L'84esimo raduno della Confrérie des Chevaliers du Taste-Fromage, storica associazione lattiero-casearia di Francia, è stato dedicato ad una sorta di gemellaggio tra operatori francesi del settore e loro colleghi russi. Curiosa iniziativa, che da una parte vede una nazione che la storia del buon formaggio l'ha scritta, dall'altra una che una storia in questo settore non ce l'ha ma che forse intenderebbe averla, a seguito dell'embargo ritorsivo che la Russia ha attuato dal 2014 nei confronti dei prodotti dell'Unione Europea. Il curioso accostamento tra le due realtà è stato sottolineato tanto dalla sede in cui l'incontro è avvenuto, mercoledì scorso 25 maggio (la residenza dell'ambasciatore russo in Francia) quanto per il motivo principale dell'iniziativa: quello di premiare due imprenditori russi che appena un anno fa decisero di tentare l'avventura in campo caseario nella loro terra.
I due personaggi, il giornalista Vladimir Borev e l'ingegner Alexander Nikitin, entrambi grandi amanti dei formaggi francesi, sono stati nominati "Chevalier au sein de cette confrérie" per aver impiantato una produzione di formaggi che in tutto e per tutto riproduce l'arte casearia francese, grazie al trasferimento di know-how ricevuto da Gilles e Nicole Devouge, una coppia di casari francesi molto esperti. Attualmente l'azienda, che ha sede a Maslovka, nella regione russa di Lipetsk, produce dai cinque ai dieci quintali di formaggio al mese, utilizzando latte ovino (trecento capi), caprino e vaccino. Le capre sono trenta e le vacche appena dieci, ma l'impresa, dopo aver mosso bene i suoi primi passi sembrerebbe destinata a crescere. I suoi proprietari, che già impiegano undici collaboratori si son detti intenzionati ad estendere la produzione da otto a venti differenti formaggi. E a portare stabilmente altri abitanti in un villaggio che sino all'anno scorso era spopolato.

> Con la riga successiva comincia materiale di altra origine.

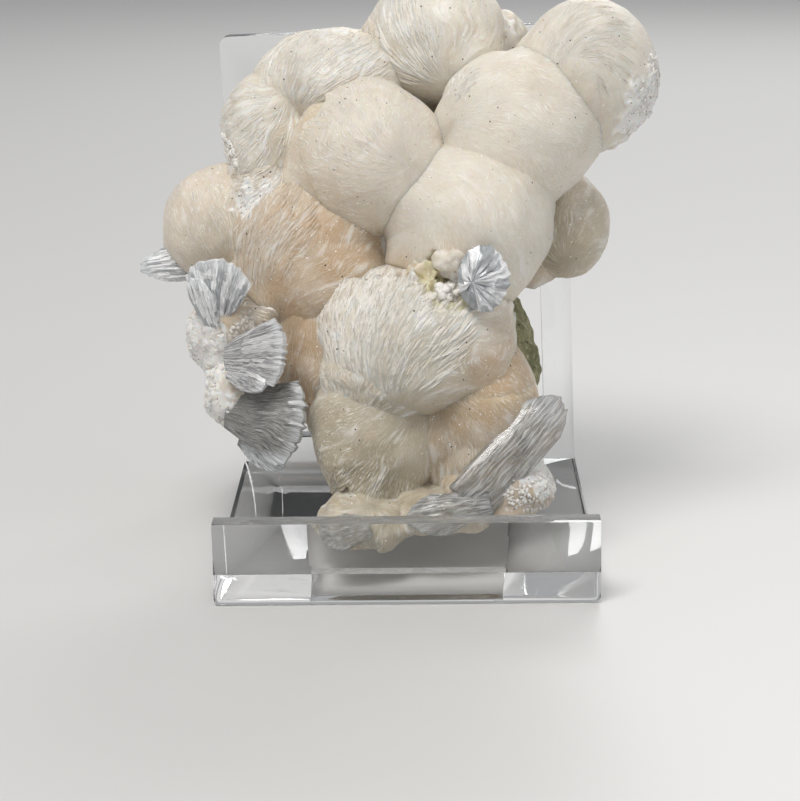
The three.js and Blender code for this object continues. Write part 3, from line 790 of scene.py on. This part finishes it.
def knob_patch(name, rows, number):
    bpy.ops.mesh.primitive_ico_sphere_add(subdivisions=2, radius=1)
    model = bpy.context.object
    knob = points_of(model.data)
    faces = np.array([face.vertices[:] for face in model.data.polygons])
    bpy.data.objects.remove(model)
    all_points, whiteness = [], []
    for row, (ball, facing, radius, count, size, white, flat) in enumerate(rows):
        around, slant, chance = places_on(ball, facing, radius, count, 40 + 10 * number + row)
        skin = ball_skin(ball, around, slant)[0]
        outward = skin - np.array(BALLS[ball][0])
        outward /= lengths(outward)[:, None]
        for i in range(len(skin)):
            bumps = 1 + 0.55 * unevenness(knob * 1.7 + 9 * i, 42) + 0.25 * unevenness(knob * 3.6 + 9 * i, 43)
            form = knob * bumps[:, None] * size * (0.4 + 0.7 * chance[i, 2]) * (0.7 + 0.6 * chance[i, 3:6])
            form -= (1 - flat) * (form @ outward[i])[:, None] * outward[i]
            all_points.append(skin[i] + form)
            whiteness.append(np.full(len(knob), white))
    points = np.concatenate(all_points)
    all_faces = np.concatenate([faces + i * len(knob) for i in range(len(all_points))])
    # The second value gives the knobs a little painted crease shade.
    tone = np.stack([np.full(len(points), 0.2), np.full(len(points), 0.2), np.concatenate(whiteness)], axis=1)
    patch = mesh_piece(name, points, all_faces, fibre=points / 0.4, tone=tone, lift=points * 0)
    bpy.ops.object.shade_smooth()
    return patch


for number, (name, rows) in enumerate(CRUSTS.items()):
    finish_piece(knob_patch(name, rows, number), "crust_" + name, loose_gyrolite, "gyrolite", "gyrolite_cluster")

# %% [markdown]
# ## The apophyllite sheaves
# Each sheaf is a fan of thin crystals that spread from one root and end in a notched edge. A flat grid is extruded
# into a closed slab, and its points are laid out as a fan. Every rib gets its own height, so the slab is folded into
# long facets, and small differences along the ribs break them up. The fans' faces stay flat, because smooth shading
# would melt the facets. The worn blade and the two foot crystals are subdivided and shaded smoothly instead.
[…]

Al raduno francese erano presenti tanto i due imprenditori russi quanto i loro "maestri" francesi, che hanno guidato la degustazione dei formaggi di Maslovka ai presenti, tutti veramente e positivamente sorpresi. Un piccolo colpo di scena, durante l'evento, è stato rappresentato dall'annuncio della nascita di un museo dedicato alla produzione lattiero-casearia francese: un significativo omaggio di chi sa quanto queste iniziative debbano essere condotte anche sul piano della politica delle buone relazioni. La Russia ha temporaneamente chiuso le frontiere ai prodotti (la scadenza della misura restrittiva è già slittata dal 5 agosto del 2015 a quello del 2016) ma sta facendo di tutto per non chiudere i rapporti con tutto ciò che potrà portare lustro e notorietà alle proprie capacità imprenditoriali. Di fronte alle quali, e i francesi l'hanno ben capito, c'è da levarsi tanto di cappello.
Con tutti i casari italiani migrati in gran silenzio in Russia nell'ultimo anno e mezzo, ad insegnar di tutto (dai formaggi tipo "grana" alle paste filate stagionate o meno), ci sarebbe da chiederselo: a quando un museo del formaggio italiano in Russia? Forse mai, per il semplice fatto che gli italiani non sono né saranno mai francesi.